À travers Guirassy, nous avons compris que nous sommes capables du meilleur lorsque nous œuvrons ensemble pour un objectif commun. Gardons cette énergie, cette ferveur, pour construire un avenir meilleur. Investissons dans nos jeunes talents. Dotons notre pays d’infrastructures dignes de ce nom. Donnons-nous les moyens d’écrire une nouvelle page glorieuse de notre histoire footballistique.

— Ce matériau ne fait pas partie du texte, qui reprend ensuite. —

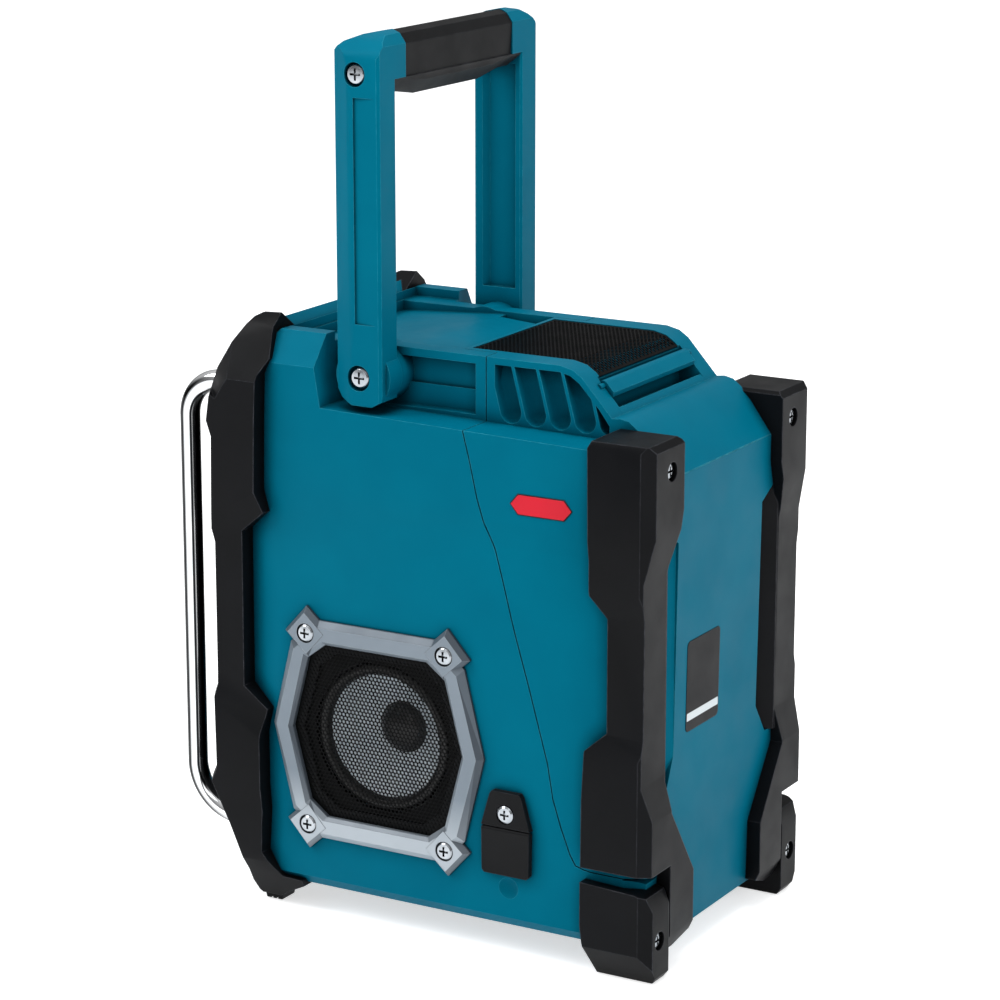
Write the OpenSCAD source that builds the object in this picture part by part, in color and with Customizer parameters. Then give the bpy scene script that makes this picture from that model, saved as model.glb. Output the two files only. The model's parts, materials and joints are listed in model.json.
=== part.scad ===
// Jobsite radio: two side speakers, a fold-down carrying handle, a drop-down rear battery door,
// corner bumpers, chrome guard bars and a front control panel.
// Frame: +Z up, front controls on -Y, battery door on +Y, speakers on +X and -X,
// origin on the floor under the middle of the radio. All lengths are in millimetres.

/* [Housing] */
// Width between the two speaker faces
body_w = 152; // [144:1:164]
// From the origin forward to the front face
front_d = 104; // [101:1:110]
// From the origin back to the rear face at its foot
rear_d = 127.5; // [126:0.5:130]
// Height of the housing's underside above the floor
underside = 14; // [13:0.5:16]
// Height where the side face breaks into the sloping shoulder
shoulder_z = 276.4; // [274:0.4:279]
// Height of the front block
top_z = 291.3; // [290:0.1:292.5]
// Height of the side ledge beside the battery door
ledge_z = 254; // [252:0.5:254.5]
// Width of the raised centre frame on top
frame_w = 108; // [104:1:110]
// Height of the centre frame
frame_z = 286.6; // [285:0.2:288]
// Thickness of the moulded walls
wall = 3; // [2.4:0.2:4]
// Width of the seam between the housing and the battery door
seam_gap = 0.5; // [0.4:0.1:0.8]

/* [Handle] */
// Height of the handle pivots
pivot_z = 273.5; // [273:0.5:275]
// Distance of the handle pivots in front of the origin
pivot_y = 26.3; // [25.5:0.1:27]
// From the pivots up to the top of the handle
handle_h = 162.7; // [156:0.1:172]
// Thickness of a handle arm
arm_t = 15.3; // [14.5:0.1:16]
// Clearance between a handle arm and its pivot boss
arm_gap = 0.3; // [0.3:0.1:0.6]
// Diameter of the handle pivot pins
pivot_d = 8; // [6:0.5:9]
// Diameter of the pivot boss on the housing
boss_d = 29; // [27:0.5:29.5]
// How far the pivot boss stands out of the centre frame
boss_out = 4.7; // [4:0.1:5]
// Radial clearance of every turning pin
pin_fit = 0.06; // [0.04:0.01:0.1]

/* [Battery door] */
// Height of the door hinge
hinge_z = 20; // [19.5:0.5:21]
// Distance of the door hinge in front of the rear face
hinge_inset = 9.5; // [9:0.5:10.5]
// Diameter of the door hinge pins
hinge_d = 5; // [4:0.5:6]
// Half the width of the door between the hinge feet
door_half = 60.5; // [58:0.5:61]
// Number of ribs in each side of the rear frame
rib_count = 4; // [3:1:4]
// Thickness of a rib
rib_t = 2; // [1.6:0.2:3]
// Thickness of the top mesh
mesh_t = 1.2; // [1:0.1:1.6]

/* [Bumpers and feet] */
// How far the bumpers stand out of the speaker faces
side_proud = 7.5; // [7:0.1:8.5]
// How far the rear bumpers stand behind the rear face
rear_proud = 8; // [7.6:0.1:8.4]
// How far the front bumpers stand before the front face
front_proud = 12; // [11:0.2:13]
// Diameter of the guard bars
bar_d = 10; // [8:0.5:11]
// Distance between the middles of the two guard bars
bar_pitch = 129; // [124:1:136]
// Height of the rubber pads under the front bumpers
pad_h = 3; // [2.4:0.1:4]

/* [Speakers] */
// Distance of the speakers in front of the origin
speaker_y = 15.8; // [14.4:0.2:17]
// Height of the speaker centres
speaker_z = 96.5; // [94:0.5:100]
// Outside width of the speaker bezel at its points
bezel_w = 119.2; // [116:0.2:121]
// Outside height of the speaker bezel without its lugs
bezel_h = 111; // [108:0.5:113]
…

Serhou Guirassy nous a montré la voie. C’est à nous, désormais, de poursuivre l’œuvre qu’il a commencée. Ce Ballon d’Or qu’il a manqué, il nous appartient de lui offrir un jour. Mais pour cela, il faut du travail, de la rigueur, et une vision collective. Rien ne sera donné, tout devra être conquis.
Merci, Serhou!
Serhou Guirassy, ce soir-là, nous t’avons vu marcher sur la scène de l’histoire. Tu n’as peut-être pas touché l’or, mais tu as touché nos cœurs. Et cela, aucun trophée ne pourra jamais l’égaler. Tu es notre Ballon d’Or, non seulement pour ce que tu accomplis sur le terrain, mais pour ce que tu représentes aux yeux de ton peuple : l’espoir, la fierté, et la promesse d’un avenir meilleur.
À travers toi, la Guinée s’est redécouverte, plus forte, plus unie. Ce que tu as commencé ne s’arrêtera pas. Ton match n’est pas fini. Et avec toi, ton peuple continue de rêver, de lutter et de bâtir, jusqu’à ce que l’histoire nous rend ce qui nous appartient.